--- What you need to do ---
Write each line exactly as it stands, from the line containing "obj.data.transform(world)" through the end of the data.

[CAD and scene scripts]
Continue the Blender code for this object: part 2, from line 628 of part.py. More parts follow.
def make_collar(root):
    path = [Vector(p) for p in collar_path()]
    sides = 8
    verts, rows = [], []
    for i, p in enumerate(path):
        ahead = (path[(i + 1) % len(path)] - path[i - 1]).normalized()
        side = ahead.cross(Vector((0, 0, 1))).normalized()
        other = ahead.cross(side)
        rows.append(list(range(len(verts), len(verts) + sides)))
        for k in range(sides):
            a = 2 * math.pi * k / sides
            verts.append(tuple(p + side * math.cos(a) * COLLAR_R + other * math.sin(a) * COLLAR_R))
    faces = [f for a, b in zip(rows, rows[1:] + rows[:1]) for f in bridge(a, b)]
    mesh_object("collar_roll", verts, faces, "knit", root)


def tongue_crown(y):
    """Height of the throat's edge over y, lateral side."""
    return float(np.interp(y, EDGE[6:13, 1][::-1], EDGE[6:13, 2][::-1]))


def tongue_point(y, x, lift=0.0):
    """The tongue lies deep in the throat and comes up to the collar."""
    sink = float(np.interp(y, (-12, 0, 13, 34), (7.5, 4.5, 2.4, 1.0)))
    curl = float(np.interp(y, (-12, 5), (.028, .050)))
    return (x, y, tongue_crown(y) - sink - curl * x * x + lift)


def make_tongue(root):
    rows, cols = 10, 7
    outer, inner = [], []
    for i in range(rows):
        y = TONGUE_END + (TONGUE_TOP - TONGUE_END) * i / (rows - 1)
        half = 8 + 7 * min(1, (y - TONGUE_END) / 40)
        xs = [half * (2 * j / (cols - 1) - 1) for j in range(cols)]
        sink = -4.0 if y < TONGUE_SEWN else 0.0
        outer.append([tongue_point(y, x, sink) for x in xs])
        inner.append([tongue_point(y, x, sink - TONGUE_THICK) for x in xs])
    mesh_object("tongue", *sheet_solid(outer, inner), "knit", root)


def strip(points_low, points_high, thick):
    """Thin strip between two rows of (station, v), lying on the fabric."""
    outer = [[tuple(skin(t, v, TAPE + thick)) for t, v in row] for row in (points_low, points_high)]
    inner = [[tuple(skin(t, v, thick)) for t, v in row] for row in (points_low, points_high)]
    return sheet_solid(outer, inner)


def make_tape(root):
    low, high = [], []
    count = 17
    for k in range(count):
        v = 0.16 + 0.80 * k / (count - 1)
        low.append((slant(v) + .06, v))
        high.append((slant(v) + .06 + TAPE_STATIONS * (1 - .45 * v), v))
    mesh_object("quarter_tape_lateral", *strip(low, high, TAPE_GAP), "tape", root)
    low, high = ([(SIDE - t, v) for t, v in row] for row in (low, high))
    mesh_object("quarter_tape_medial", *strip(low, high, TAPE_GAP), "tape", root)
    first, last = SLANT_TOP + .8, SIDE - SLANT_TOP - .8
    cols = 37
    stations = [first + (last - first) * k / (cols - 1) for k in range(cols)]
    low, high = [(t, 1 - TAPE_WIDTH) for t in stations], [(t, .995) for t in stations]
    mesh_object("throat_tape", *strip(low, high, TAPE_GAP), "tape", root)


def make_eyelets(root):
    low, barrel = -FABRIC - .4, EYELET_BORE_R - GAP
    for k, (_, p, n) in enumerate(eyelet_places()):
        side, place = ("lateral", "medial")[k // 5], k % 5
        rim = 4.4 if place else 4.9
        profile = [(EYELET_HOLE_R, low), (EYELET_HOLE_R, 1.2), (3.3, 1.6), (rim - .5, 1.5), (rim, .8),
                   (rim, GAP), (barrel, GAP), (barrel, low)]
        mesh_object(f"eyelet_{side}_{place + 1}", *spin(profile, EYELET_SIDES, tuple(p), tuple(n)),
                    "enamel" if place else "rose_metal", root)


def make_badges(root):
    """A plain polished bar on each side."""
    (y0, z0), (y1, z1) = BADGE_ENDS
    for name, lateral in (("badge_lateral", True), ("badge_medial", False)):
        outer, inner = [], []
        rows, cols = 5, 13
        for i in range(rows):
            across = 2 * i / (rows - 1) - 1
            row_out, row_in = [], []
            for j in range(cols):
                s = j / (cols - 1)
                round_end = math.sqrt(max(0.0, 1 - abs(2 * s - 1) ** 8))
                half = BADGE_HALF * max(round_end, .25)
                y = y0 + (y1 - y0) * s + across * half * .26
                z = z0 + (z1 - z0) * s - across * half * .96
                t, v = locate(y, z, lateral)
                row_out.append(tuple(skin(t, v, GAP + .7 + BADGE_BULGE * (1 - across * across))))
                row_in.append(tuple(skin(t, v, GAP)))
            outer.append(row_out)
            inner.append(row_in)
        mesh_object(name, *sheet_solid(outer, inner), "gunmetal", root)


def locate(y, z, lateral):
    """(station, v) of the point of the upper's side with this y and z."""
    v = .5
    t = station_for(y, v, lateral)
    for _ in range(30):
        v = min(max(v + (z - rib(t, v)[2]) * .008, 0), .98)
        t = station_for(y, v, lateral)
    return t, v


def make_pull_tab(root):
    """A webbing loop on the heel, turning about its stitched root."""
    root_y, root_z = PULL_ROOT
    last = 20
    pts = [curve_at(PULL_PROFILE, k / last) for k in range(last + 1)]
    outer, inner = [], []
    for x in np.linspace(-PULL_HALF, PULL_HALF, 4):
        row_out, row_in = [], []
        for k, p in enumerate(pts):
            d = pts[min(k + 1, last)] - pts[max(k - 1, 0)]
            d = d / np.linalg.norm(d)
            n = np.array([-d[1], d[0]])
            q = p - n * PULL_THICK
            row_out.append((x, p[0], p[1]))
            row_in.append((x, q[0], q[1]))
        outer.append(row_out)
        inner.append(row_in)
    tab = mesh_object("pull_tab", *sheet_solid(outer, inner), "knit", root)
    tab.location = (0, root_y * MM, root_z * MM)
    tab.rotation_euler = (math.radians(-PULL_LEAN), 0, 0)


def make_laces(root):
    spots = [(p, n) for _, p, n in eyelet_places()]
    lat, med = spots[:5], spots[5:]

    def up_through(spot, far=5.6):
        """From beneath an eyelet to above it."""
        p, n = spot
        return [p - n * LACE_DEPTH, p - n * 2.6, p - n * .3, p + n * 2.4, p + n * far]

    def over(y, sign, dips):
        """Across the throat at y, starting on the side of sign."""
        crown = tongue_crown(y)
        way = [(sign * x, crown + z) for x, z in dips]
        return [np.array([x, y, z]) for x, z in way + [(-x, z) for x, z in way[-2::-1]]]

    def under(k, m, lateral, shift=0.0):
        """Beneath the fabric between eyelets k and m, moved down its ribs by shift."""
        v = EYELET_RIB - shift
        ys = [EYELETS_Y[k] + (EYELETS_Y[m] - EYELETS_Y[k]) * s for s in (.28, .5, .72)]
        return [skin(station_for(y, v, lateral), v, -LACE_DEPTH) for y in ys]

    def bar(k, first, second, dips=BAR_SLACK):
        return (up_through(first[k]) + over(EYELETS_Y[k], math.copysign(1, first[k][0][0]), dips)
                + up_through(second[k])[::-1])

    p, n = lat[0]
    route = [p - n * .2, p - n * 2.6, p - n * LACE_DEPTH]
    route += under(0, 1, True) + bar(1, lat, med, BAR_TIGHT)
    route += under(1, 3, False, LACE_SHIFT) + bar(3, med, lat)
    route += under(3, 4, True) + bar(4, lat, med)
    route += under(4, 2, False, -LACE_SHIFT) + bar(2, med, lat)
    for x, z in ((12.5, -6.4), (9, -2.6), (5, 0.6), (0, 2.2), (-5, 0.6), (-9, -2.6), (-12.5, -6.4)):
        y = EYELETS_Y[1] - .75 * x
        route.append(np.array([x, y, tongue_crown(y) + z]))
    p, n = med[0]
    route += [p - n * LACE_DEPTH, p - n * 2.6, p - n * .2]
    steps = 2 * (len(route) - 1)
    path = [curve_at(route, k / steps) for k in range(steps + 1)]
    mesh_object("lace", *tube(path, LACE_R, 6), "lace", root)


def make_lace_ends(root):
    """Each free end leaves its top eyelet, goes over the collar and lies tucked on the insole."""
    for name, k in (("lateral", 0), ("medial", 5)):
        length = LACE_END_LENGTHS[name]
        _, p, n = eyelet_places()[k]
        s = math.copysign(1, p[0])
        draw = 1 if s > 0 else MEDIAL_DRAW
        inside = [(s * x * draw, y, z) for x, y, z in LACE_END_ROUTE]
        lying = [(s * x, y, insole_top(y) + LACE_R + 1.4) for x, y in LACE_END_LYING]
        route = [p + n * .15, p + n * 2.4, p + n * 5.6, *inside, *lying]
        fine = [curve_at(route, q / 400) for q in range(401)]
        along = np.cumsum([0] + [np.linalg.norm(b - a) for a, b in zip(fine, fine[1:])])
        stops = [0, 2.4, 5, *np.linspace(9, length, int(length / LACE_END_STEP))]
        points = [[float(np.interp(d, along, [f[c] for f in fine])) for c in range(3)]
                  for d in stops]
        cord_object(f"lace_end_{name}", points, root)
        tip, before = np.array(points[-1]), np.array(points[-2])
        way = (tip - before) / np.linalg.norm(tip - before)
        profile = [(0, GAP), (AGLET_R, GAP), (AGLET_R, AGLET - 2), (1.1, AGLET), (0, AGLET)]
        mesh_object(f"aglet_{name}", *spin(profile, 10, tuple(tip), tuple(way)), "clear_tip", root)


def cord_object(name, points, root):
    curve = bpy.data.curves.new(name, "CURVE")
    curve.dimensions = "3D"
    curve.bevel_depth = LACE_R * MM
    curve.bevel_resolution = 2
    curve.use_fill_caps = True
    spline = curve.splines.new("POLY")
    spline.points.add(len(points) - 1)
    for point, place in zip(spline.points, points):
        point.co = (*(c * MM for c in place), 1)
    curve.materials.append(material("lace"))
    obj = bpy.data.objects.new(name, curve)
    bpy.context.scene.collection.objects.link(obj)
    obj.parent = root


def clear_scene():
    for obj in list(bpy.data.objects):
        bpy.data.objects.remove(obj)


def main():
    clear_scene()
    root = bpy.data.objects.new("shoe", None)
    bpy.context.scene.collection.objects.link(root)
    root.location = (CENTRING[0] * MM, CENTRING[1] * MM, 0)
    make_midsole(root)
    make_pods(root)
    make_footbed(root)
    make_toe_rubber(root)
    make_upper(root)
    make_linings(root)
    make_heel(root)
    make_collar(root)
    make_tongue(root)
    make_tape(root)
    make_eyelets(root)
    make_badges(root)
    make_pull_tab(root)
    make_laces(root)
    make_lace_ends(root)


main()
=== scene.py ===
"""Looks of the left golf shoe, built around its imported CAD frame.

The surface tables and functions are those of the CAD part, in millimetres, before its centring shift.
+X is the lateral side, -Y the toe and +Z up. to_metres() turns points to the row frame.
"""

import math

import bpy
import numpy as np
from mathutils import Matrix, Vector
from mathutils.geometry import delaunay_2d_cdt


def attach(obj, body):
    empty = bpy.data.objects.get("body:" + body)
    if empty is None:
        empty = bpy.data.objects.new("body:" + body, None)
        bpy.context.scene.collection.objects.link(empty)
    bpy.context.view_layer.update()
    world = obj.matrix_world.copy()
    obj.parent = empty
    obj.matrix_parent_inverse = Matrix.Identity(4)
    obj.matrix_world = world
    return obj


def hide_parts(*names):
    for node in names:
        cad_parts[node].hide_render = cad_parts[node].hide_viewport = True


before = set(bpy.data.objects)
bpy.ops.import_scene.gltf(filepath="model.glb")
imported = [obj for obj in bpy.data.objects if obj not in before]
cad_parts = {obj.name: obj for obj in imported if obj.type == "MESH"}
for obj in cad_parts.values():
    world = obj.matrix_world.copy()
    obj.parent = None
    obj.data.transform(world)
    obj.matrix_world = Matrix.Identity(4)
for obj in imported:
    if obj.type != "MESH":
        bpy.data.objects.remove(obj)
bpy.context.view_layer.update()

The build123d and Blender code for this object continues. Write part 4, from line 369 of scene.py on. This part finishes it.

--- Task output ---
    obj.data.transform(world)
    obj.matrix_world = Matrix.Identity(4)
for obj in imported:
    if obj.type != "MESH":
        bpy.data.objects.remove(obj)
bpy.context.view_layer.update()

The build123d and Blender code for this object continues. Write part 4, from line 369 of scene.py on. This part finishes it.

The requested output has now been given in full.